Chatrak est déroutant. Il commence en pleine forêt, dont il fait ressentir la respiration, notamment par un travail sonore remarquable. Nous nous attendons à un film essentiellement contemplatif, mais il sera bien plus riche que cela. L’attention aux décors, à leurs ambiances, ne prend pas ici le pas sur le récit et sur les personnages, ce que l’on peut parfois regretter dans des films du même genre, par exemple dans Busong, également présenté à la Quinzaine cette année. En ouverture, celui que nous nommerons « le frère », un bengali ayant visiblement perdu la raison, rencontre un soldat blanc chargé de contrôler la frontière que les bengali tentent de franchir pour atteindre un pays prospère. Le film racontera t‑il la relation entre ces deux personnes ? C’est ce que nous pensons, mais il n’en sera rien. Nous quittons ces deux personnages pour en rencontrer un troisième, Rahul, le frère du « frère », qui vit en ville où il est architecte. Nous pensons que le film fera des allers-retours entre la ville et la forêt, mais le soldat ne réapparaîtra pas (comme l’a suggéré pertinemment le comédien qui l’interprète, il pourrait bien n’être qu’une projection mentale du frère), le frère juste à la fin. Pour autant, ces êtres restent présents dans notre esprit. Parce que Rahul cherche son frère, en le voyant nous nous projetons dans la forêt, nous demandons ce qu’il devient et ce qui a séparé les deux frères. Vimukthi Jayasundara n’explique pas, il dissémine quelques paroles, quelques indices, nous permettant de reconstituer l’histoire des personnages. Ravis de la confiance qu’il nous accorde, nous nous investissons dans le film, imaginons, interprétons.

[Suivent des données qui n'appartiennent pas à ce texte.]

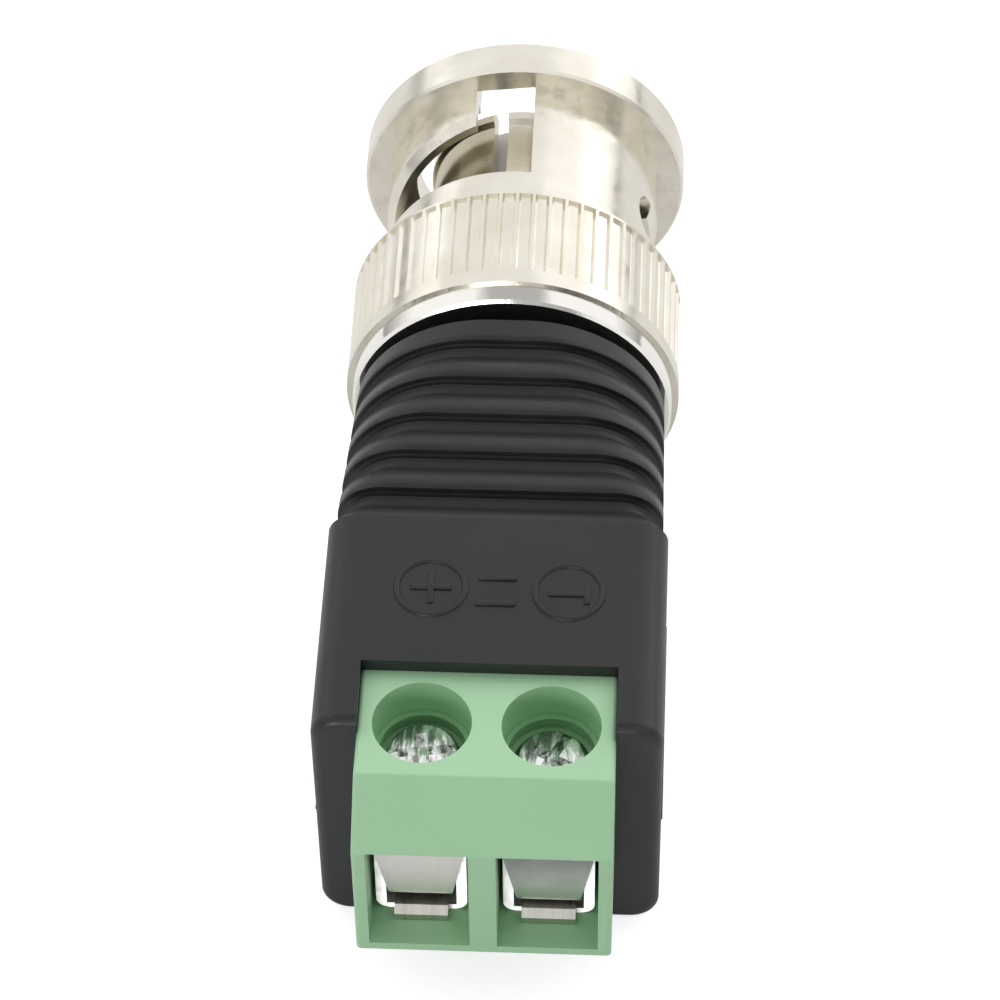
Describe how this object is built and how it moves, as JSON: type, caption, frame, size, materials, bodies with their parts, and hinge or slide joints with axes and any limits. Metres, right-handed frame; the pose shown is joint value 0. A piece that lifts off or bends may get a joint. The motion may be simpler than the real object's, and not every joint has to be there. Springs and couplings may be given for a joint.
{
  "type": "bnc screw terminal adapter",
  "caption": "Coaxial bayonet plug with a knurled nut, moulded to a ribbed black body and a green screw terminal block for bare wires.",
  "frame": {"origin": "centre of the coupling nut's mouth, on the plug axis, with the nut at rest", "axes": "+Y along the plug axis, out of the mouth; +Z towards the side of the terminal screws; +X across both poles, from plus to minus"},
  "size_m": [0.0144, 0.0421, 0.0144],
  "materials": {
    "nickel_plate": "polished nickel plate on brass and die-cast zinc",
    "gold_plate": "thin gold plate on the contact pin",
    "spring_steel": "plain",
    "seal_rubber": "soft black rubber",
    "white_insulator": "smooth",
    "black_body": "satin, soft moulding",
    "green_block": "satin",
    "zinc_plate": "bright zinc plate",
    "tinned_copper": "tinned",
    "red_sleeve": "smooth",
    "solder": "bright"
  },
  "bodies": {
    "adapter_body": {"moulded_body": "black_body", "plug_body": "nickel_plate", "face_seal": "seal_rubber", "wave_washer": "spring_steel", "centre_pin": "gold_plate", "insulator": "white_insulator", "terminal_housing": "green_block", "clamp_cage_plus": "zinc_plate", "clamp_cage_minus": "zinc_plate", "contact_strip_plus": "tinned_copper", "contact_strip_minus": "tinned_copper", "positive_lead": "tinned_copper", "negative_lead": "tinned_copper", "positive_lead_sleeve": "red_sleeve", "solder_joints": "solder"},
    "nut_washer": {"thrust_washer": "spring_steel"},
    "nut": {"coupling_nut": "nickel_plate"},
    "guard_plus": {"wire_guard_plus": "spring_steel"},
    "guard_minus": {"wire_guard_minus": "spring_steel"},
    "screw_plus": {"clamp_screw_plus": "zinc_plate"},
    "screw_minus": {"clamp_screw_minus": "zinc_plate"}
  },
  "joints": [
    {"name": "nut_pull", "type": "slide", "parent": "adapter_body", "child": "nut_washer", "axis": [0, 1, 0], "range_m": [0, 0.0005], "stiffness_N_per_m": 1500, "springref_m": -0.0005},
    {"name": "nut_turn", "type": "hinge", "parent": "nut_washer", "child": "nut", "pos_m": [0, 0, 0], "axis": [0, 1, 0], "continuous": true},
    {"name": "guard_plus_lift", "type": "slide", "parent": "adapter_body", "child": "guard_plus", "axis": [0, 0, 1], "range_m": [-0.0004, 0.0012]},
    {"name": "screw_plus_turn", "type": "hinge", "parent": "guard_plus", "child": "screw_plus", "pos_m": [-0.00254, -0.03699, 0], "axis": [0, 0, 1], "range_deg": [-365, 1085]},
    {"name": "guard_minus_lift", "type": "slide", "parent": "adapter_body", "child": "guard_minus", "axis": [0, 0, 1], "range_m": [-0.0002, 0.0014]},
    {"name": "screw_minus_turn", "type": "hinge", "parent": "guard_minus", "child": "screw_minus", "pos_m": [0.00254, -0.03699, 0], "axis": [0, 0, 1], "range_deg": [-185, 1265]}
  ],
  "couplings": [
    {"joint": "screw_plus_turn", "follows": "guard_plus_lift", "rad_per_m": 15708},
    {"joint": "screw_minus_turn", "follows": "guard_minus_lift", "rad_per_m": 15708}
  ]
}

Et nous nous laissons émouvoir par le personnage central de Rahul. Après avoir passé des années à Dubaï où il a gagné de l’argent, le voilà de retour au Bengale où il veut retrouver son frère qui n’a pas eu sa chance (il n’est pas parvenu à émigrer et est devenu fou). Rahul, mutique, est las : il supervise la construction d’immeubles parce qu’il faut bien le faire, mais le cœur n’y est pas. Et s’il s’obstine à rechercher son frère, on a l’impression qu’il fait comme s’il y croyait encore mais qu’il a perdu l’énergie nécessaire pour cela. Quoique entouré, Rahul est seul. À quoi pense-t-il ? À son frère ? Ça n’est pas sûr. Que ressent-il ? D’où sont nées ses blessures inconsolables ? Jeu impassible, démarche fatiguée, Rahul incarne la figure fascinante du mélancolique. À ses côtés, sa femme, interprétée par Paoli Dam (star au Bengale ici perçue sans fards), qui l’a attendu durant son exil et dont on ne sait rien. Qu’a-t-elle fait pendant ce temps ? Qui est cet homme qui vient lui mendier de l’argent ? Le film, très peu bavard, ne donne aucune réponse, libre à nous d’imaginer à notre guise.
Les décors dans lesquels s’inscrivent les êtres existent pleinement. La forêt, où s’est réfugié le frère qui semble y trouver un point d’apaisement (il reviendra en ville, mais ne le supportera pas et retournera à la hâte se cacher dans les arbres). La ville, ses immeubles en construction, dont la hauteur résonne avec celle des arbres, dont la grisaille tranche avec la verdure, ses rues peuplées et étroites. La ville, où Rahul se tuera au moment où son frère se sauve dans la nature. Faut-il lire l’opposition de ces deux territoires comme celle de la vie et de la destruction ? Nous le pouvons, mais le cinéaste n’insiste pas sur ce point. Quelques répliques nous font comprendre le malaise de la classe pauvre urbaine, mais Vimukthi Jayasundara semble savoir que nous connaissons ça, et l’on salue sa discrétion à ce propos. Ce qui prévaut, de toutes façons, n’est pas tant la précarité, les injustices urbaines, que le sentiment d’absurde qui étouffe Rahul. Si la nature échappe à la rationalité, c’est parce qu’elle est magique, alors qu’en ville rien n’a de sens. Dans la forêt, les corps se fondent dans le décors, en ville, la silhouette de Rahul apparaît vulnérable, engloutie par l’immensité des immeubles en chantier. L’approche n’est pourtant pas misérabiliste : on sourit souvent dans Chatrak, qui distille çà et là quelques touches d’humour, de situations ou paroles cocasses.
Hypnotique quand il filme la nature, délicat lorsqu’il montre la ville et ses difficultés, Vimukthi Jayasundara signe ici un récit à la construction fine, qui stimule avec bonheur l’activité du spectateur, et campe des personnages intrigants qui ne cessent d’émouvoir. Une belle réussite, donc.